Allen, W. R., Epps, E. G., & Haniff, N. Z. (Eds.). (1991). College in Black and White: African American Students in Predominantly White and in Historically Black Public Universities. Albany, NY: SUNY Press.

Bennett, C., Cole, D., & Thompson, J.-N. (2000). Preparing Teachers of Color at a Predominantly White University: A Case Study of Project TEAM. Teaching and Teacher Education, 16(4), 445–64.

Campus Compact. (2014). Three Decades of Institutionalizing Change (p. 9). Boston. Retrieved from http://compact.org/initiatives/membership-survey/

Jones, L., Castellanos, J., & Cole, D. (2002). Examining the Ethnic Minority Student Experience at Predominantly White Institutions: A Case Study. Journal of Hispanic Higher Education, 1(1), 19–39.

McCabe, J. (2009). Racial and Gender Microaggressions on a Predominantly-White Campus: Experiences of Black, Latina/o and White Undergraduates. Race, Gender & Class, 16(1/2), 133–151.

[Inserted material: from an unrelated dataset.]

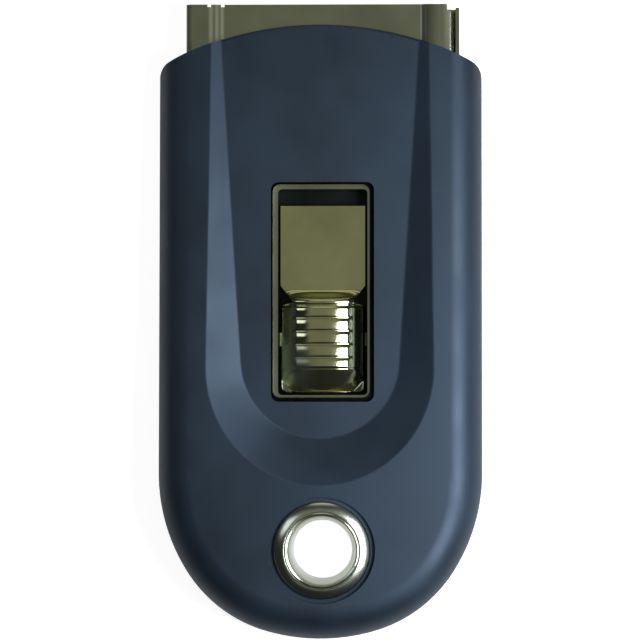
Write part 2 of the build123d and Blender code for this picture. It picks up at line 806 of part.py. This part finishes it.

Rockquemore, K. A. H. S., & Schaffer, R. H. (2000). Toward a Theory of Engagement: A Cognitive Mapping of Service-Learning Experiences. Michigan Journal of Community Service Learning, 7(1). Retrieved from http://hdl.handle.net/2027/spo.3239521.0007.102

Smedley, B. D., Myers, H. F., & Harrell, S. P. (1993). Minority-Status Stresses and the College Adjustment of Ethnic Minority Freshmen. The Journal of Higher Education, 64(4), 434–452.

 

Recommended Resource:

Ludwig, B. (2016). From “Oh My Gosh I’m Going to Get Mugged” to “See [ing] Them as People Who Are Just Like Me”. In K. Gonzales & R. Frumkin (Eds.), Handbook of Research on Effective Communication in Culturally Diverse Classrooms (pp. 251-268). Hershey, PA: IGI Global.